In the morning we went back into Mullion and went to church for a harvest service we had seen advertised. It was an interesting church, complete with original Tudor pews.

In the afternoon we went for a gorgeous walk along the coast. The coast path from Mullion took us past a field that was marked as “the birthplace of global communications”. This was where, in 1901, Guglielmo Marconi transmitted the first transatlantic radio message, which was heard in Newfoundland. We popped into the visitor centre and then continued on to Poldhu Cove, where we had ice creams at a cafe and Nicholas went for his obligatory paddle. He seemed to be channelling his inner Poldark…

The evening was spent, as many of the evenings were, reading our books in the comfort of our tent and the peace of our campsite. We both read several books over the course of the week.

Monday

The next morning dawned bright, and Nicholas (the “Breakfast King” of camping) cooked us a fine meal to start the day. We also discovered that the reception/shop was now open. We were able to pre-order pizzas for the evening and buy a tea towel – the one item which had escaped Nicholas’ otherwise faultless inventory.

Then we went for our explore of the Lizard itself. We drove down to Lizard lighthouse, walked down to the point, and then round the coast. We bumped into our old friend Marconi again, this time at a wireless station where he did earlier experiments, which we learned about from a very knowledgeable National Trust volunteer. Then we continued around the coast towards the town. The walk was stunning. We couldn’t get over the blueness of the water!

On the way back to base we stopped at Kynance Cove, a beach recommended by the lady in the campsite shop. It was an excellent recommendation – a spectacular beach full of caves and dramatic features.

Then it was back to the campsite for pizza and the enjoyment of another beautiful evening.

Tuesday

Tuesday was the day of our longest walk. We started from the campsite and headed towards Kynance Cove. On the way we passed a place called Soapy Cove where we sat down for a rest.
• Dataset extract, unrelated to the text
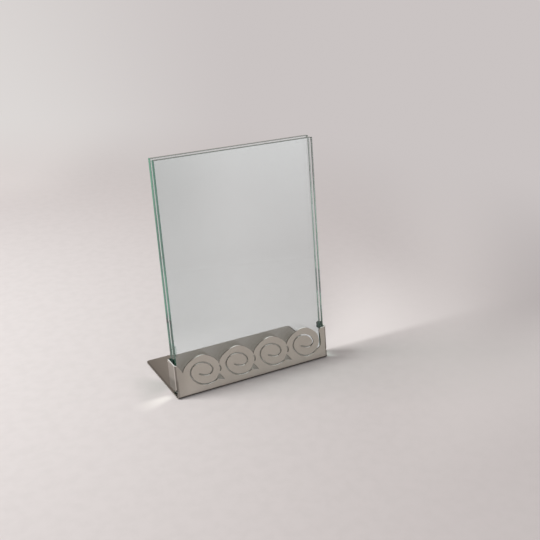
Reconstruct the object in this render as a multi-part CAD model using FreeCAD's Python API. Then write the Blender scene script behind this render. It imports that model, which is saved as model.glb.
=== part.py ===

A couple walked past us, and asked whether we were watching the seals. No, we exclaimed, we hadn’t seen them! The couple pointed out the seals on the beach – two adults and three cubs. We thanked them profusely, and edged closer to get a better look. We watched for about ten minutes while the seals flopped and rolled around inelegantly. Here’s a photo that I took through Nicholas’ binoculars(!):

After that we headed to Kynance Cove, and its cafe, for lunch.

At the cafe we saw the seal couple again, and made the connection that they were also staying at our campsite, in one of the caravans! They’d been to the campsite the previous year, so gave us some tips for other places to visit. They were heading on to the Lizard after lunch, we headed back towards the campsite, with a final detour up to Mullion Cove.

Wednesday

Wednesday was a “me” day. Inspired by our sighting the day before, I was keen to visit the Cornish Seal Sanctuary in Gweek, which was delightful. It was full of characters (who were much more elegant under the water)!

Then we went on to Falmouth to visit Pendennis Castle. The history was more military than I’m generally interested in, but there was an original Tudor keep where we received a tour from a very good guide.

In the evening we walked around Falmouth, and came across a Pizza Express with the most incredible views over the harbour. I had a paneer tikka pizza, which was to die for!

Thursday

Thursday was the day of misadventures. We went a bit further afield to explore the western tip of Cornwall, starting with Land’s End. This was more of an “attraction” than I remembered it being: built up, busy and pricey. We weren’t interested in queueing/paying for a photo with the famous signpost – we just enjoyed the views!

Then we drove along the coast to Levant Mine, a Poldark filming location which boasts a beam engine that Nicholas was keen to see. Unfortunately we discovered we had made the heinous error of not pre-booking our visit… We spent some time grumpily bemoaning the fact that this prohibits any spontaneity, but then made the best of it by walking a mile along the coast and exploring the ruins of Crown Mines.

After that we headed to St. Ives. We didn’t have time to explore properly, having misunderstood the parking fares and paid for too little time! So we decided that we would have to visit again on a future trip.

Friday

On the last full day of the holiday we headed up to Porthleven, a very pretty town with oodles of gift shops! We had a good look round, and at a little market we were invited to try some local spirits. They did very well out of us: Nicholas fell in love with some rum, and I fell in love with a rum and tea spirit mix!

We had lunch at a cafe and headed back to Mullion for a final look around. Every day we’d driven past a tempting “chocolate factory and craft centre”, so we had a little look around there and picked up some presents for people. Then we went back to the campsite to pack up most of our things and have a final peaceful evening.

Saturday

Saturday dawned bright again. We’d had some mixed weather during the week, with a couple of scarily windy nights (the tent coped just fine), but it had always been very mild. In fact, because I’d only really packed warm clothes, I’d been too hot most of the time! Nicholas had ordered a croissant from the campsite shop for breakfast, so we enjoyed a leisurely sunny morning before we had to pack up and set off.

Again, the journey home was wonderfully quick. We were immediately greeted home by darling Pebble (whom we’d missed dreadfully), who was characteristically helpful in the unpacking process.

And so, with camping gear airing and laundry queued up, we returned to normal life. The following day was to be our own church’s harvest service, so Nicholas had the organ to practise and I had flowers to arrange. It’s a lovely normal life to return to, but it’s always nice to reset. The Cornish camping trip was a splendid reset.